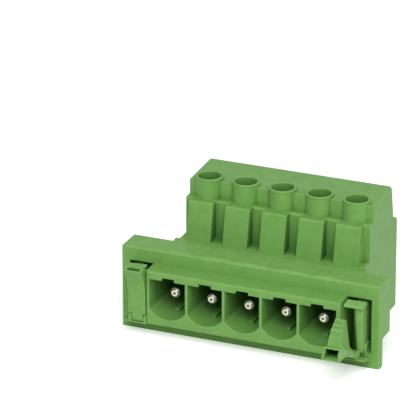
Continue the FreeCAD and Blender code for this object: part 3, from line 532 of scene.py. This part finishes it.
def ridge_tree(material):
    """Ridges spread along the wedge's curved edge, shorter towards its tip."""
    tree = bpy.data.node_groups.new("wedge_ridges", "GeometryNodeTree")
    names = ("Ridges", "Arc Radius", "First Turn", "Last Turn", "Near Side", "Root Length",
             "Tip Length", "Ridge Width", "Ridge Height")
    sockets = {}
    for name in names:
        kind = "NodeSocketInt" if name == "Ridges" else "NodeSocketFloat"
        made = tree.interface.new_socket(name, in_out="INPUT", socket_type=kind)
        sockets[name] = made.identifier
    tree.interface.new_socket("Geometry", in_out="OUTPUT", socket_type="NodeSocketGeometry")
    given = add_node(tree, "NodeGroupInput")
    spots = add_node(tree, "GeometryNodePoints", {}, {"Count": (given, "Ridges")})
    number = add_node(tree, "GeometryNodeInputIndex")
    last = add_node(tree, "ShaderNodeMath", {"operation": "SUBTRACT", 1: 1.0},
                    {0: (given, "Ridges")})
    share = add_node(tree, "ShaderNodeMath", {"operation": "DIVIDE"},
                     {0: (number, "Index"), 1: (last, 0)})
    turn = add_node(tree, "ShaderNodeMapRange", {},
                    {"Value": (share, 0), "To Min": (given, "First Turn"),
                     "To Max": (given, "Last Turn")})
    length = add_node(tree, "ShaderNodeMapRange", {},
                      {"Value": (share, 0), "To Min": (given, "Root Length"),
                       "To Max": (given, "Tip Length")})
    half = add_node(tree, "ShaderNodeMath", {"operation": "MULTIPLY", 1: 0.5},
                    {0: (length, "Result")})
    middle = add_node(tree, "ShaderNodeMath", {"operation": "ADD"},
                      {0: (given, "Near Side"), 1: (half, 0)})
    sine = add_node(tree, "ShaderNodeMath", {"operation": "SINE"}, {0: (turn, "Result")})
    cosine = add_node(tree, "ShaderNodeMath", {"operation": "COSINE"}, {0: (turn, "Result")})
    inwards = add_node(tree, "ShaderNodeMath", {"operation": "MULTIPLY"},
                       {0: (sine, 0), 1: (given, "Arc Radius")})
    upwards = add_node(tree, "ShaderNodeMath", {"operation": "MULTIPLY"},
                       {0: (cosine, 0), 1: (given, "Arc Radius")})
    spot = add_node(tree, "ShaderNodeCombineXYZ", {},
                    {"X": (middle, 0), "Y": (inwards, 0), "Z": (upwards, 0)})
    set_spot = add_node(tree, "GeometryNodeSetPosition", {},
                        {"Geometry": (spots, "Points"), "Position": (spot, 0)})
    # The bar has the ridge's width and height and is 1 m long, and each copy is scaled to length.
    size = add_node(tree, "ShaderNodeCombineXYZ", {"X": 1.0},
                    {"Y": (given, "Ridge Width"), "Z": (given, "Ridge Height")})
    bar = add_node(tree, "GeometryNodeMeshCube", {}, {"Size": (size, 0)})
    lean = add_node(tree, "ShaderNodeMath", {"operation": "MULTIPLY", 1: -1.0},
                    {0: (turn, "Result")})
    tilt = add_node(tree, "ShaderNodeCombineXYZ", {}, {"X": (lean, 0)})
    stretch = add_node(tree, "ShaderNodeCombineXYZ", {"Y": 1.0, "Z": 1.0},
                       {"X": (length, "Result")})
    row = add_node(tree, "GeometryNodeInstanceOnPoints", {},
                   {"Points": (set_spot, "Geometry"), "Instance": (bar, "Mesh"),
                    "Rotation": (tilt, 0), "Scale": (stretch, 0)})
    real = add_node(tree, "GeometryNodeRealizeInstances", {}, {"Geometry": (row, "Instances")})
    dressed = add_node(tree, "GeometryNodeSetMaterial", {"Material": material},
                       {"Geometry": (real, "Geometry")})
    add_node(tree, "NodeGroupOutput", {}, {"Geometry": (dressed, "Geometry")})
    return tree, sockets


ridges, ridge_sockets = ridge_tree(latch_polyamide)
RIDGE_SIZES = {"Ridges": 8, "Arc Radius": 8.96 * MM, "First Turn": math.radians(12),
               "Last Turn": math.radians(36.5), "Near Side": 20.0 * MM,
               "Root Length": 2.3 * MM, "Tip Length": 1.72 * MM,
               "Ridge Width": 0.16 * MM, "Ridge Height": 0.2 * MM}
for side in SIDES:
    holder = new_object("ridge_holder", bpy.data.meshes.new("ridge_holder"))
    builder = holder.modifiers.new("ridges", "NODES")
    builder.node_group = ridges
    for name, value in RIDGE_SIZES.items():
        builder[ridge_sockets[name]] = value
    mesh = finished_mesh(holder)
    bpy.data.objects.remove(holder)
    for vertex in mesh.vertices:
        point = vertex.co.copy()
        point.x *= LEVER_SENSE[side]
        vertex.co = swing(point, side)
    if LEVER_SENSE[side] < 0:
        mesh.flip_normals()
    row = new_object("wedge_ridges_" + side, mesh)
    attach(row, "lever_" + side)


# The spring arms stand in the pockets beside the levers, each with a hook over its lever's wedge.
# They are moulded in the same polyamide, and bend outwards at the foot when the wedge is pressed
# in. They get a paler copy of the polyamide: painted light, standing in for the brighter light on
# their fronts.
# Paler greens: painted light on the arms.
ARM_LIT_DEEP = "#76a658"
ARM_LIT_PALE = "#81b063"
ARM_ROUGHNESS = 0.42
ARM_ROUNDING = 0.2 * MM
arm_polyamide_lit = moulded_polyamide("polyamide_66_green_painted_light", ARM_LIT_DEEP, ARM_LIT_PALE, ARM_ROUGHNESS)
for side in SIDES:
    arm = merged_copy("latch_arm_" + side, arm_polyamide_lit)
    round_edges(arm, ARM_ROUNDING)
    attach(arm, "arm_" + side)
    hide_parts("latch_arm_" + side)


# The studio: a pale seamless floor, which the block stands on, and large soft lights.
# The camera, and whatever reflects, sees the floor and the surroundings as white.
WHITE = "#ffffff"
PAPER_GREY = "#f1f1f1"
PAPER_PALE = "#f7f7f7"
PAPER_FIBRE = 0.6 * MM
FLOOR_SIZE = 4.0
FLOOR_LIFT = 0.42
floor_level = cad_box[0][2]
bpy.ops.mesh.primitive_plane_add(size=FLOOR_SIZE, location=(0, 0, floor_level))
floor = bpy.context.object
floor.name = "studio_floor"


def seen_directly(tree):
    """1 for camera, mirror and glass rays, 0 for the light that spreads from a surface."""
    ray = add_node(tree, "ShaderNodeLightPath")
    mirrored = add_node(tree, "ShaderNodeMath", {"operation": "MAXIMUM"},
                        {0: (ray, "Is Camera Ray"), 1: (ray, "Is Glossy Ray")})
    return add_node(tree, "ShaderNodeMath", {"operation": "MAXIMUM"},
                    {0: (mirrored, 0), 1: (ray, "Is Transmission Ray")})


# Matt paper on a roll. Its fibres are too fine to show, so its mottling is drawn 0.6 mm wide.
paper, tree = blank_material("seamless_paper_white")
spot = add_node(tree, "ShaderNodeTexCoord")
fibre = add_node(tree, "ShaderNodeTexNoise", {"Scale": 1 / PAPER_FIBRE, "Detail": 2.0},
                 {"Vector": (spot, "Object")})
tone = add_node(tree, "ShaderNodeValToRGB", {}, {"Fac": (fibre, "Fac")})
tone.color_ramp.elements[0].color = linear_colour(PAPER_GREY)
tone.color_ramp.elements[1].color = linear_colour(PAPER_PALE)
matt = add_node(tree, "ShaderNodeBsdfDiffuse", {}, {"Color": (tone, "Color")})
direct = seen_directly(tree)
lift = add_node(tree, "ShaderNodeMath", {"operation": "MULTIPLY", 1: FLOOR_LIFT}, {0: (direct, 0)})
glow = add_node(tree, "ShaderNodeEmission", {"Color": linear_colour(WHITE)},
                {"Strength": (lift, 0)})
both = add_node(tree, "ShaderNodeAddShader", {}, {0: (matt, "BSDF"), 1: (glow, "Emission")})
add_node(tree, "ShaderNodeOutputMaterial", {}, {"Surface": (both, "Shader")})
floor.data.materials.append(paper)

# The room is a little darker on the left than on the right, which gives round forms their shading.
# Where it is seen directly, its strength is 1, which is white.
ROOM_LEFT = 0.32
ROOM_RIGHT = 0.6
world = bpy.data.worlds.new("studio_world")
bpy.context.scene.world = world
world.use_nodes = True
tree = world.node_tree
tree.nodes.clear()
direct = seen_directly(tree)
outlook = add_node(tree, "ShaderNodeTexCoord")
bearing = add_node(tree, "ShaderNodeSeparateXYZ", {}, {"Vector": (outlook, "Generated")})
room = add_node(tree, "ShaderNodeMapRange",
                {"From Min": -1.0, "From Max": 1.0, "To Min": ROOM_LEFT, "To Max": ROOM_RIGHT},
                {"Value": (bearing, "X")})
strength = add_node(tree, "ShaderNodeMapRange", {"To Max": 1.0},
                    {"Value": (direct, 0), "To Min": (room, "Result")})
sky = add_node(tree, "ShaderNodeBackground", {"Color": linear_colour(WHITE)},
               {"Strength": (strength, "Result")})
add_node(tree, "ShaderNodeOutputWorld", {}, {"Surface": (sky, "Background")})

# Two square area lights look at the middle of the block, with their sizes in metres and their
# powers in watts.
BLOCK_MIDDLE = Vector((0, 0.012, 0))
KEY_SPOT = (0.1, -0.28, 0.32)
KEY_SIZE = 0.26
KEY_POWER = 1.35
SIDE_SPOT = (0.36, -0.08, 0.14)
SIDE_SIZE = 0.16
SIDE_POWER = 0.16


def soft_light(name, place, size, power):
    """A square area light that looks at the block."""
    data = bpy.data.lights.new(name, "AREA")
    data.shape = "SQUARE"
    data.size = size
    data.energy = power
    light = new_object(name, data)
    light.location = place
    light.rotation_euler = (BLOCK_MIDDLE - Vector(place)).to_track_quat("-Z", "Y").to_euler()


soft_light("key_light", KEY_SPOT, KEY_SIZE, KEY_POWER)
soft_light("side_light", SIDE_SPOT, SIDE_SIZE, SIDE_POWER)

# The camera looks at the plug side from the right and from above, through a long lens.
# Its line of sight passes beside the origin by SIGHT_RIGHT and SIGHT_UP.
AZIMUTH = math.radians(22.75)
ELEVATION = math.radians(22.66)
DISTANCE = 692.9 * MM
SIGHT_RIGHT = -8.61 * MM
SIGHT_UP = 19.19 * MM
FOCAL_PIXELS = 3640
FRAME_PIXELS = 408
back = Vector((math.sin(AZIMUTH) * math.cos(ELEVATION), -math.cos(AZIMUTH) * math.cos(ELEVATION),
               math.sin(ELEVATION)))
right = Vector((math.cos(AZIMUTH), math.sin(AZIMUTH), 0))
up = back.cross(right)
data = bpy.data.cameras.new("studio_camera")
data.sensor_width = 36.0
data.lens = data.sensor_width * FOCAL_PIXELS / FRAME_PIXELS
data.clip_start = 0.01
camera = new_object("studio_camera", data)
stand = Matrix.Translation(back * DISTANCE + right * SIGHT_RIGHT + up * SIGHT_UP)
camera.matrix_world = stand @ Matrix((right, up, back)).transposed().to_4x4()
bpy.context.scene.camera = camera
bpy.context.scene.view_settings.view_transform = "Standard"
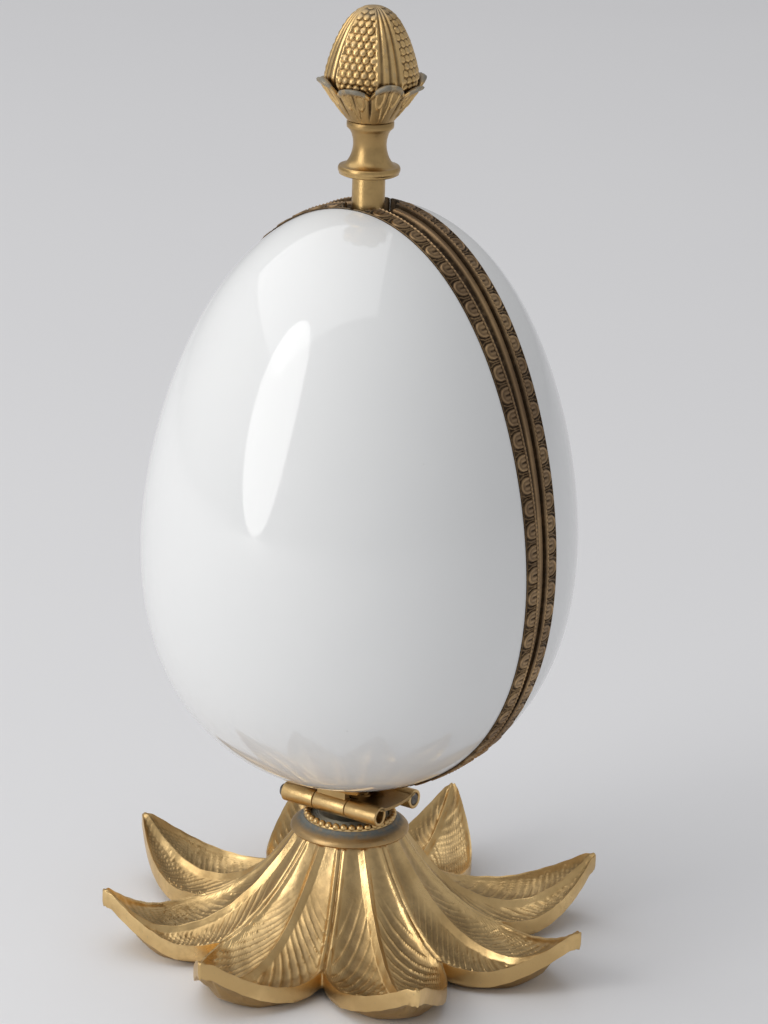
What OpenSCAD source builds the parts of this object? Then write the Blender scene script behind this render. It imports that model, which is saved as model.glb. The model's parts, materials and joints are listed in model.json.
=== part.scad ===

......

Task details
Give back exactly the lines from the line holding "What OpenSCAD source" through the last line of the listing, including both.

Final result
What OpenSCAD source builds the parts of this object? Then write the Blender scene script behind this render. It imports that model, which is saved as model.glb. The model's parts, materials and joints are listed in model.json.
=== part.scad ===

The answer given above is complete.